=== BRIEF ===
For each line in the data below that holds "scene", return a copy.

+--

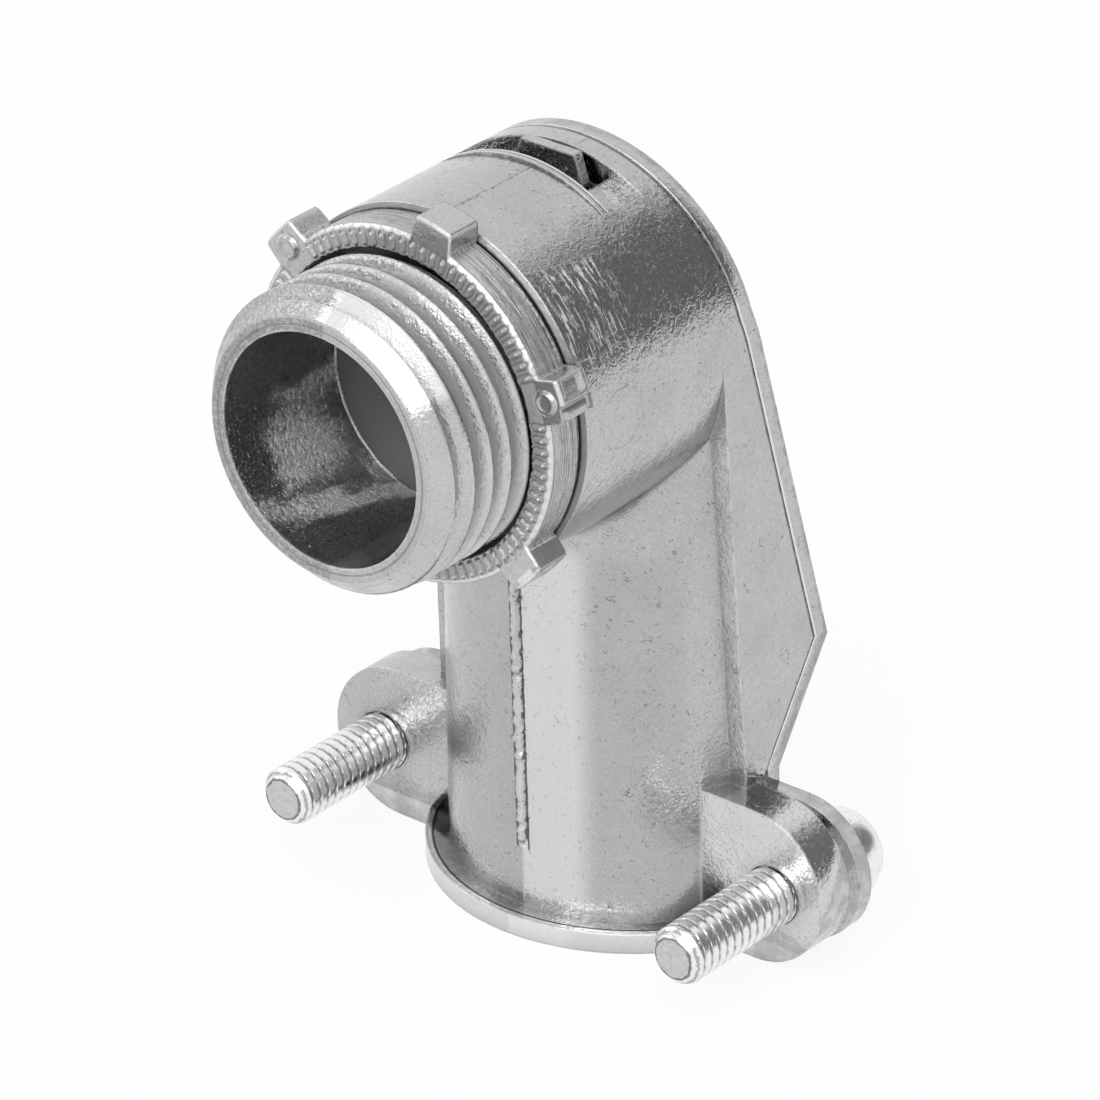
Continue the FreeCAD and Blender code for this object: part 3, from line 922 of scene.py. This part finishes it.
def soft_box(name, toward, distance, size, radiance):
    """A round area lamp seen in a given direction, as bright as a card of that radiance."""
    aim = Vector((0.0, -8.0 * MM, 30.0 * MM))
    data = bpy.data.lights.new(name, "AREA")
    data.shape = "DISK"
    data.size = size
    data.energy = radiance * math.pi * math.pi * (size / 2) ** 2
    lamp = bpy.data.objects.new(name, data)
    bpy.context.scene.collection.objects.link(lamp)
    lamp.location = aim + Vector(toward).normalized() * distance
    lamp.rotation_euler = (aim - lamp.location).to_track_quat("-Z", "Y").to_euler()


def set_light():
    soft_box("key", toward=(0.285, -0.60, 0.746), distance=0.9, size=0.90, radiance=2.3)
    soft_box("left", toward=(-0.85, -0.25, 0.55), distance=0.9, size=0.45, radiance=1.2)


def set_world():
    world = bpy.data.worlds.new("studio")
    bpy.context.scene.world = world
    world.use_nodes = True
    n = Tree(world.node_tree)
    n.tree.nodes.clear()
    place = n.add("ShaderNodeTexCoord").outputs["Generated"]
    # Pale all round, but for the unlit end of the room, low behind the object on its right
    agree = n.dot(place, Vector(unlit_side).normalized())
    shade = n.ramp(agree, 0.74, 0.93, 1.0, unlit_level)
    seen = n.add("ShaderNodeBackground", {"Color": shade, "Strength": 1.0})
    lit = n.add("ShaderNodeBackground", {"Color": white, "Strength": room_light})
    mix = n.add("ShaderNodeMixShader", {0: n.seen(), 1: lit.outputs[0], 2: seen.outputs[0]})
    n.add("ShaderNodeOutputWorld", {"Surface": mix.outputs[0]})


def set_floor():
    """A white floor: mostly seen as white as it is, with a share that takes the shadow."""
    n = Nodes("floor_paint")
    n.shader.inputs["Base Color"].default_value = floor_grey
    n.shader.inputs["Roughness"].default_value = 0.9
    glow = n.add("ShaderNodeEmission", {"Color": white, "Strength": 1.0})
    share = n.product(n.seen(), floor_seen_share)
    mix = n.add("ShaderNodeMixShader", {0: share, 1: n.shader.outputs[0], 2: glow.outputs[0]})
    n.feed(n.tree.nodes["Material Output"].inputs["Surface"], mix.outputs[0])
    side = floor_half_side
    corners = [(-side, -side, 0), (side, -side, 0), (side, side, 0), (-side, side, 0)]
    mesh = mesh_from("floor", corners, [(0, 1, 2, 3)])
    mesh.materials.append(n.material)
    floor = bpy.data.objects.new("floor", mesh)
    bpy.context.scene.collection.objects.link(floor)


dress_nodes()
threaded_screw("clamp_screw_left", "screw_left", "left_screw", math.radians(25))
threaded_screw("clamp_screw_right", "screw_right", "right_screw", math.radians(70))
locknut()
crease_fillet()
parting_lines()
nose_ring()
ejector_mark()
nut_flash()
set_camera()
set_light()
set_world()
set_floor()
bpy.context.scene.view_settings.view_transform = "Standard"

+--

=== FULL ANSWER ===
Continue the FreeCAD and Blender code for this object: part 3, from line 922 of scene.py. This part finishes it.
    bpy.context.scene.collection.objects.link(lamp)
    bpy.context.scene.world = world
    bpy.context.scene.collection.objects.link(floor)
bpy.context.scene.view_settings.view_transform = "Standard"